They should have maintained the geometry of the controls found on the body and they should have done so with a trayless design. Not sure what they were thinking.


----------



## Mt Spokane Photography (Nov 17, 2014)

The switch to the end loading trays started a few years back with the 5D MK III. It is a big improvement, simply because it allows the grip to be stronger, and leaves room for the joystick on the vertical grip.
Using a tray, at least for AA batteries is a very good thing. If AA batteries go bad and drip acid all over, you can remove the tray and clean it up, or just buy another without buying a whole new grip.


----------



## East Wind Photography (Nov 18, 2014)

I like the grip ergonomics. With a larger lens on the camera the extra girth makes it easier for me to support the camera.


----------



## nonac (Nov 18, 2014)

You'll get used to the ergonomics. I have the grip on my 5d Mk III and the new 7d Mk II. They both feel very much the same and the newly added 7d II was very easy. It took me a little while when I got the grip on the 5d III, but now it's all just second nature.


----------



## wsheldon (Nov 18, 2014)

nonac said:


> You'll get used to the ergonomics. I have the grip on my 5d Mk III and the new 7d Mk II. They both feel very much the same and the newly added 7d II was very easy. It took me a little while when I got the grip on the 5d III, but now it's all just second nature.
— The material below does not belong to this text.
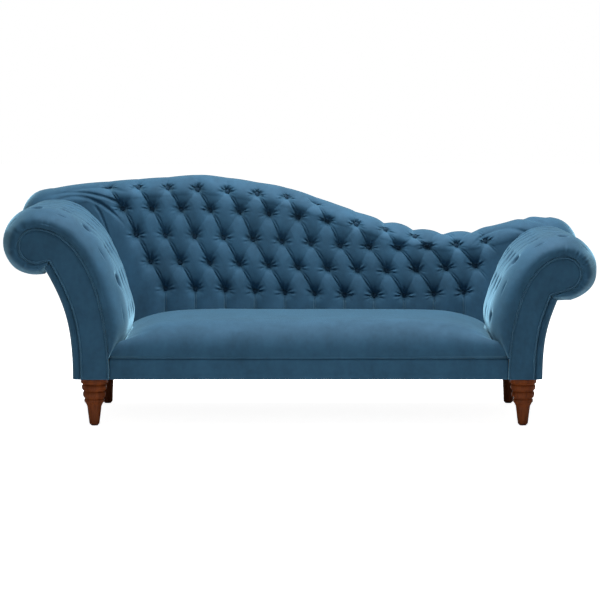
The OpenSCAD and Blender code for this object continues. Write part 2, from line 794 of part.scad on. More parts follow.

Same with the 6D's BG-E13. At first I thought it was unworkably thick, but I've adapted and now I like it better than the old-style grips with the swing-out battery door.


----------



## Crapking (Nov 18, 2014)

I too have both the 5dIII grip and this grip, my complaint is the lever / joystick is noticeably lower and further away than on the actual body. I almost had to look at the camera to 'find' it the first time I used it.


----------



## neuroanatomist (Nov 18, 2014)

The accessory grips have always been 'thick' even before the tray for the LP-E6 batteries. I find the vertical grip ergonmics of the 1-series bodies much nicer than a gripped body. On the back of the camera, the integrated grip of the 1D X is smooth, compared to the back of the gripped 7D where the bottom of the grip protrudes backwards.


----------



## neuroanatomist (Nov 18, 2014)

GraFax said:


> Anyone have any idea/opinion whether an L plate (RRS) for a Gripped 5D3 would fit on a Gripped 7D2? The grips look pretty close. I don't use it all that much. It would be nice if I could use it for both.
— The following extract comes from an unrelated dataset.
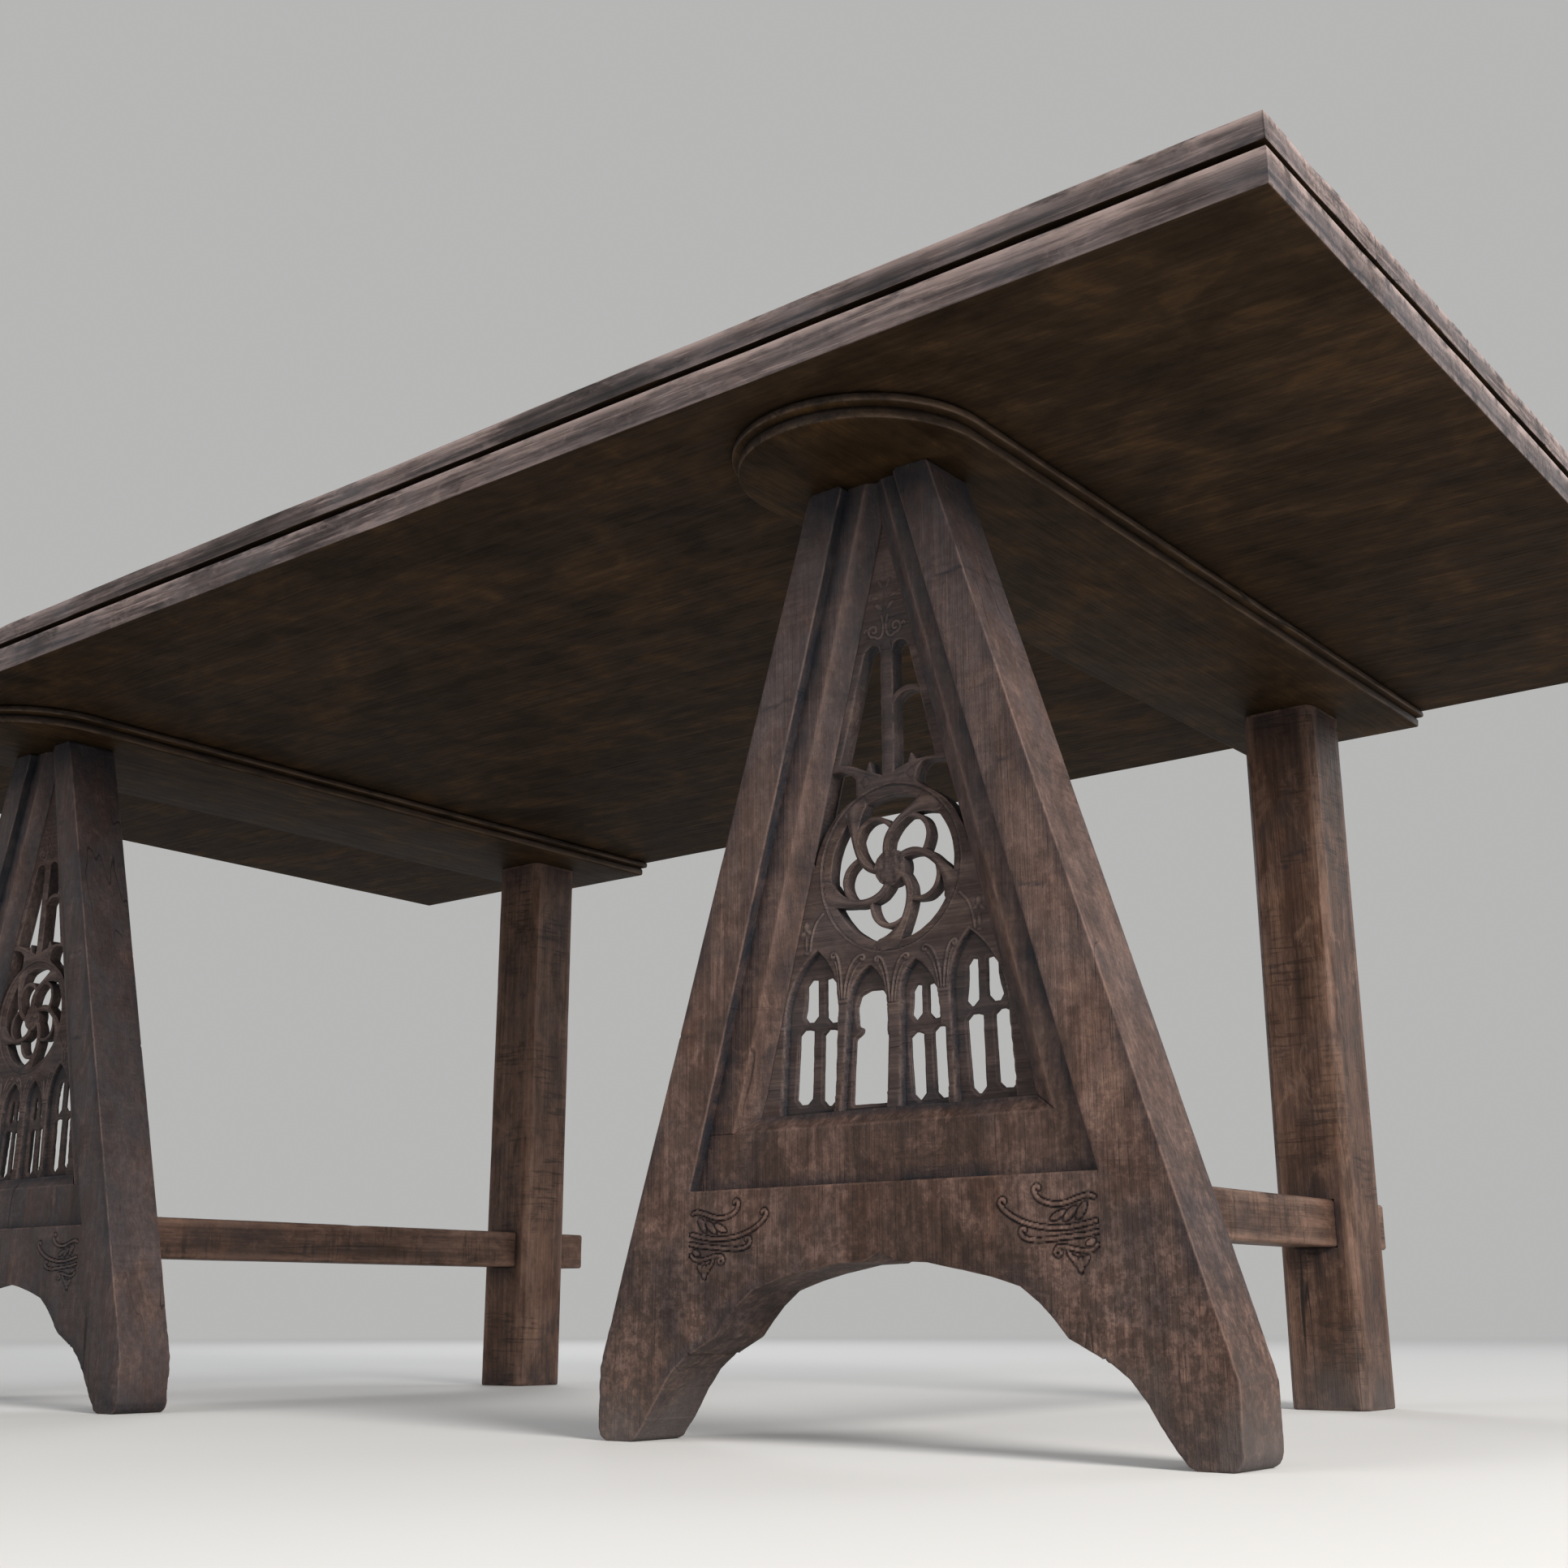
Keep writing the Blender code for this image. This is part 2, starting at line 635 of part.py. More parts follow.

Call RRS and ask, but it's pretty doubtful. There are almost always subtle shape changes, and the RRS plates are custom fit.


----------



## nonac (Nov 18, 2014)

GraFax said:


> neuroanatomist said:
> 
> 
> > GraFax said:
> ...



Nope, it won't work. I was hoping to be able to use it on both as well. I have the RRS L plate for my 5d Mk III and it will not work on my new gripped 7d Mk II. I think they plan those slight changes to help the aftermarket sales!


----------



## kennephoto (Nov 18, 2014)

neuroanatomist said:


> The accessory grips have always been 'thick' even before the tray for the LP-E6 batteries. I find the vertical grip ergonmics of the 1-series bodies much nicer than a gripped body. On the back of the camera, the integrated grip of the 1D X is smooth, compared to the back of the gripped 7D where the bottom of the grip protrudes backwards.



And this is why I don't want to let go of my 1DIII and get a 7D II. :-\


----------



## Mt Spokane Photography (Nov 18, 2014)

nonac said:


> GraFax said:
> 
> 
> > neuroanatomist said:
> ...


 
You actually believe that they had information on the 7D II shape and size 2-1/2 years ago when that plate came out, and planned them so they were not interchangeable??
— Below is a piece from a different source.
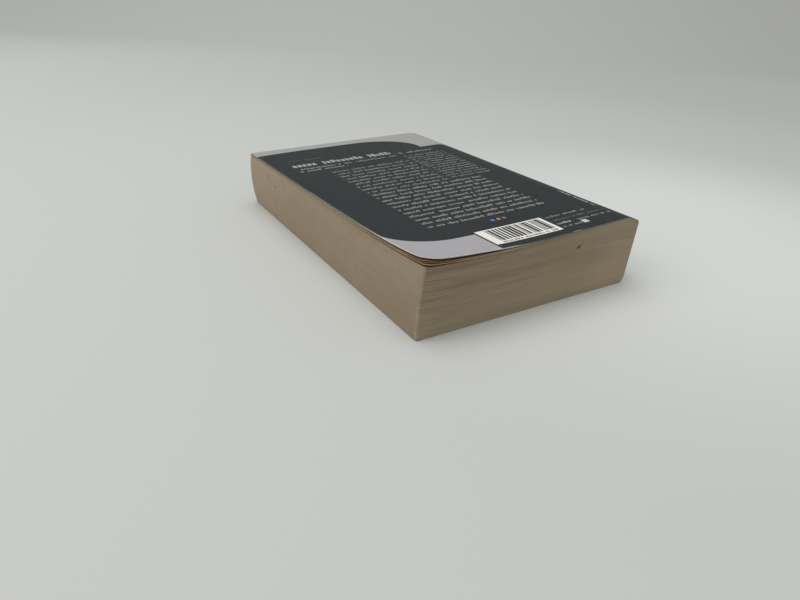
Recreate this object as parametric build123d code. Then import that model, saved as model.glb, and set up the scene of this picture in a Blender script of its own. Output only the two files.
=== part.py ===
"""A thick pocket paperback, lying on its front cover with its back cover up.

Millimetres. X runs from the fore edge to the spine, Y from the tail to the head, Z is up.
The origin is the middle of the footprint, on the surface that the book lies on.
"""

from build123d import *
from math import acos, atan2, cos, radians, sin
import os

os.makedirs("parts", exist_ok=True)

# Size of the whole book
overall_width = 113.0       # foremost page to outermost spine
book_length = 165.0         # tail to head
spine_height = 31.3         # over both covers, at the upper fold

# Cover and glue
card = 0.3                  # thickness of the cover card
side_glue = 0.2             # glue under the strips of cover beside the spine
spine_glue = 0.5            # glue on the backs of the leaves

# Round of the spine, seen from the tail
shoulder_radius = 24.0      # soft roll of the upper shoulder
shoulder_angle = 23.0       # degrees through which the upper shoulder rolls down
upper_corner_radius = 2.2
lower_corner_radius = 4.0
spine_lean = 1.1            # how far the spine's foot stands in from its top
lower_fold_inset = 7.0      # from the spine's foot to the fold of the front cover

# Fore edge, as setbacks from the foremost page
tail_middle_setback = 0.5
tail_top_setback = 2.0
head_foot_setback = 3.6
head_middle_setback = 1.2
head_top_setback = 1.3
page_corner_radius = 0.8

# The block is thinner towards the fore edge
fore_drop = 4.1             # fall of the back cover from the fold to the foremost page

# Worn corner between the tail and the fore edge, where the leaves curl up and fan apart
margin = 3.0                # how far construction shapes reach past the book
corner_lift = 6.5           # rise of the back cover, as far out as the margin reaches
curl_shape = (1, 0.15, 0.2, 0.1, 0, 0, 0, 0, 0, 0, 0)    # how the curl runs out, tail to head
curl_columns = 5            # the more of them, the sooner it runs out towards the spine
sheet_shares = (0.55, 0.7, 0.78, 0.86)      # of the rise: the closed block, then each fanned sheet
sheet = 0.17                # thickness of one fanned sheet of leaves
fan_along_tail = 46.0
fan_along_fore = 40.0
fan_corner_radius = 4.5

# Covers
cover_setback = 0.4         # from the block's top edge to the back cover's edge
worn_corner_radius = 6.5    # back cover at the curled corner
cover_corner_radius = 0.8
front_setback = 0.3         # from the block's foremost foot to the front cover's edge

# Worked out from the sizes above
fore_x = -overall_width / 2
spine_x = overall_width / 2
tail_y = -book_length / 2
head_y = book_length / 2
roll = radians(shoulder_angle)
corner_x = spine_x - upper_corner_radius
corner_z = spine_height - shoulder_radius + (shoulder_radius - upper_corner_radius) * cos(roll)
upper_fold_x = corner_x - (shoulder_radius - upper_corner_radius) * sin(roll)
foot_x = spine_x - spine_lean - lower_corner_radius
lower_fold_x = spine_x - spine_lean - lower_fold_inset
leaf_top = spine_height - card - side_glue      # top of the leaves at the fold
fanned_sheets = len(sheet_shares) - 1
top_share = sheet_shares[-1]                    # share that the uppermost leaves follow


def spine_outline():
    """The book's outline round the spine, from the upper side to the lower, as a closed face."""
    # The straight back touches both corner circles on their outer side.
    run_x = foot_x - corner_x
    run_z = lower_corner_radius - corner_z
    run = (run_x**2 + run_z**2) ** 0.5
    normal = atan2(run_z, run_x) + acos((upper_corner_radius - lower_corner_radius) / run)
    out_x = cos(normal)
    out_z = sin(normal)
    inner_x = upper_fold_x - margin
    fold = (upper_fold_x, spine_height)
    roll_centre_z = spine_height - shoulder_radius
    roll_middle = (
        upper_fold_x + shoulder_radius * sin(roll / 2),
        roll_centre_z + shoulder_radius * cos(roll / 2),
    )
    roll_end = (
        upper_fold_x + shoulder_radius * sin(roll),
        roll_centre_z + shoulder_radius * cos(roll),
    )
    back_top = (corner_x + upper_corner_radius * out_x, corner_z + upper_corner_radius * out_z)
    back_foot = (foot_x + lower_corner_radius * out_x, lower_corner_radius * (1 + out_z))
    return make_face(
        [
            Line((inner_x, 0), (inner_x, spine_height)),
            Line((inner_x, spine_height), fold),
            ThreePointArc(fold, roll_middle, roll_end),
            RadiusArc(roll_end, back_top, upper_corner_radius),
            Line(back_top, back_foot),
            RadiusArc(back_foot, (foot_x, 0), lower_corner_radius),
            Line((foot_x, 0), (inner_x, 0)),
        ]
    )


def strip(low_x, low_z, high_x, high_z):
    """A rectangle in the section seen from the tail."""
    return Pos((low_x + high_x) / 2, (low_z + high_z) / 2) * Rectangle(high_x - low_x, high_z - low_z)


def seen_from_tail(y):
    """The plane across the book at one place along its length, for sections in X and Z."""
    return Plane(origin=(0, y, 0), x_dir=(1, 0, 0), z_dir=(0, -1, 0))


def along_book(section):
    """Carries a section along the whole length of the book."""
    return extrude(seen_from_tail(0) * section, amount=book_length / 2, both=True)


def sheet_surface(base_z, share):
    """The surface of a leaf or a cover: it falls from the fold to the fore edge, and at the worn
    corner it follows a share of the cover's rise."""
    rows = len(curl_shape) - 1
    width = upper_fold_x - fore_x + margin
    points = []
    for column in range(curl_columns + 1):
        away = width * column / curl_columns
        fall = fore_drop * away / (upper_fold_x - fore_x)
        line = []
        for row, curl in enumerate(curl_shape):
            y = tail_y - margin + (book_length + 2 * margin) * row / rows
            rise = corner_lift * share * curl if column == curl_columns else 0
            line.append(Vector(upper_fold_x - away, y, base_z - fall + rise))
        points.append(line)
    return Face.make_bezier_surface(points)


def below(surface):
    """Everything under a curved sheet, down past the bottom of the book."""
    return extrude(surface, amount=spine_height + corner_lift + margin, dir=(0, 0, -1))


def fore_section(foot_setback, middle_setback, top_setback, y):
    """The leaves' section at one end of the book, open above for the curved top."""
    foot = (fore_x + foot_setback, card)
    middle = (fore_x + middle_setback, spine_height / 2)
    top = (fore_x + top_setback, spine_height)
    above = spine_height + corner_lift
    face = make_face(
        [
            ThreePointArc(foot, middle, top),
            Polyline(top, (top[0], above), (upper_fold_x, above), (upper_fold_x, card), foot),
        ]
    )
    return seen_from_tail(y) * face


def fan_gap(number):
    """The air between a fanned sheet and what lies under it, wider than the book. Sheet 0 is the
    closed block."""
    base = leaf_top - (fanned_sheets - number + 1) * sheet
    over = sheet_surface(base, sheet_shares[number])
    under = sheet_surface(base, sheet_shares[number - 1])
    return below(over) - below(under)


def fan_area():
    """The corner of the plan where the leaves have come apart, a quarter of an ellipse."""
    outline = Pos(fore_x, tail_y) * Ellipse(fan_along_tail, fan_along_fore)
    return extrude(outline, amount=spine_height + corner_lift + margin)


def plan(fore_tail, fore_head, fold, near_radius, far_radius):
    """A cover's outline seen from above, with its two fore edge corners rounded."""
    outline = make_face(Polyline((fold, tail_y), fore_tail, fore_head, (fold, head_y), close=True))
    near = outline.vertices().sort_by_distance(Vector(*fore_tail))[0]
    outline = fillet(near, near_radius)
    far = outline.vertices().sort_by_distance(Vector(*fore_head))[0]
    return fillet(far, far_radius)


def leaf_body():
    """The leaves from the fore edge to the fold, closed up, under the curved top."""
    tail_end = fore_section(0, tail_middle_setback, tail_top_setback, tail_y)
    head_end = fore_section(head_foot_setback, head_middle_setback, head_top_setback, head_y)
    body = loft([tail_end, head_end], ruled=True)
    corners = body.edges().filter_by(GeomType.LINE, reverse=True)
    body = fillet(corners, page_corner_radius)
    return body & below(sheet_surface(leaf_top, top_share))


def fanned_corner(body):
    """Parts the upper leaves at the worn corner and rounds their tips."""
    area = fan_area()
    for number in range(1, fanned_sheets + 1):
        body -= fan_gap(number) & area
    tip_x = fore_x + tail_top_setback
    round_centre = Pos(tip_x + fan_corner_radius, tail_y + fan_corner_radius)
    side = fan_corner_radius + margin
    square = Rectangle(side, side, align=(Align.MAX, Align.MAX))
    waste = round_centre * (square - Circle(fan_corner_radius))
    closed_top = sheet_surface(leaf_top - fanned_sheets * sheet, sheet_shares[0])
    return body - (extrude(waste, amount=spine_height + corner_lift) - below(closed_top))


def page_block(leaf_backs, glued):
    """All the leaves: the free part with its worn corner, and the part held in the spine."""
    under_fold = strip(upper_fold_x, card, lower_fold_x, spine_height / 2)
    return fanned_corner(leaf_body()) + along_book((leaf_backs & glued) + under_fold)


def back_cover():
    """The upper cover, a bent sheet of card that follows the leaves and curls up at the corner."""
    edge_x = fore_x + cover_setback
    outline = plan(
        (edge_x + tail_top_setback, tail_y),
        (edge_x + head_top_setback, head_y),
        upper_fold_x,
        worn_corner_radius,
        cover_corner_radius,
    )
    bent = extrude(sheet_surface(spine_height, 1), amount=card, dir=(0, 0, -1))
    return bent & extrude(outline, amount=spine_height + corner_lift)


def front_cover():
    """The lower cover, flat under the leaves."""
    edge_x = fore_x + front_setback
    outline = plan(
        (edge_x, tail_y),
        (edge_x + head_foot_setback, head_y),
        lower_fold_x,
        cover_corner_radius,
        cover_corner_radius,
    )
    return extrude(outline, amount=card)


outside = spine_outline()
card_inside = offset(outside, -card)
leaf_backs = Pos(side_glue - spine_glue, 0) * offset(outside, -card - side_glue)
reach_x = spine_x + margin
middle_z = spine_height / 2
glued_upper = strip(upper_fold_x, middle_z, reach_x, spine_height + margin)
glued = glued_upper + strip(lower_fold_x, -margin, reach_x, middle_z)

pieces = {
    "page_block": page_block(leaf_backs, glued),
    "spine_glue": along_book((card_inside - leaf_backs) & glued),
    "spine_cover": along_book((outside - card_inside) & glued),
    "back_cover": back_cover(),
    "front_cover": front_cover(),
}

for name, piece in pieces.items():
    export_step(piece, f"parts/{name}.step")
    print(f"{name}: {piece.volume:.1f} mm3")
print(f"fold of the back cover: x {upper_fold_x:.4f}, z {spine_height:.4f}")
print(f"fold of the front cover: x {lower_fold_x:.4f}, z 0")
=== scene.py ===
# %% [markdown]
# # A thick pocket paperback
#
# This lesson dresses a CAD model of a worn paperback, which lies with its back cover up. The CAD
# gives the sizes and the folds. Blender adds what a reader sees: the edges of hundreds of leaves,
# a curled corner where the leaves have come apart, and one card cover with its print and its wear.
# Lengths are in metres, X runs from the fore edge to the spine, Y from the tail to the head.

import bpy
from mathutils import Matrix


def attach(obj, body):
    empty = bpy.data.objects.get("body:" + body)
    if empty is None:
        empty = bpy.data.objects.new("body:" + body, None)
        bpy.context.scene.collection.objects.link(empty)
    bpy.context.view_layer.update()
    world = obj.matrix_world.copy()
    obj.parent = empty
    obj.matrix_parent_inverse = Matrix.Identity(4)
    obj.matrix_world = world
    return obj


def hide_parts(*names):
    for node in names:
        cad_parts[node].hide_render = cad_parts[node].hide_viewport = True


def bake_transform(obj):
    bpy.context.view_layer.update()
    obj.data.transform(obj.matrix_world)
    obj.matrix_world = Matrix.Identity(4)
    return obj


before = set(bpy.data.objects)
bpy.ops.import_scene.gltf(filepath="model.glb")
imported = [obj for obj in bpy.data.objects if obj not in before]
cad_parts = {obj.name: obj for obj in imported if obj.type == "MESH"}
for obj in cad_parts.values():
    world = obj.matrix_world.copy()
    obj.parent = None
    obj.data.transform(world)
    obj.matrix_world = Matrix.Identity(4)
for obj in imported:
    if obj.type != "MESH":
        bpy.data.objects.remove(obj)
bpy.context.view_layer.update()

# %% The tools of the lesson
import math
import bmesh
import bpy
from mathutils import Matrix, Vector, noise

MM = 0.001

# %% [markdown]
# ## The sizes of the book
#
# The frame gives each piece's box, but not the radii, the lean and the curl, so they are named here
# as the CAD has them. Everything below is placed by these few values, which is why a change to the
# book's size has only one place to be made.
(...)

You can but pland flat plates that can be moved from camera to camers.


----------



## Austin (Nov 18, 2014)

Could Canon have made a comfy grip for the 7DII? Yes, of course the could have.

They didn't because it is one of those small things that can drive a customer to go with a 1DX. Not that the 1DX is comfy - I wouldn't go that far - but they'd by shooting themselves in the foot if they made the 7D more comfortable than their flagship.

It's business. If you want all the bells and whistles, you gotta pay for it. It's all about the little things. Canon's very shrewd in this way.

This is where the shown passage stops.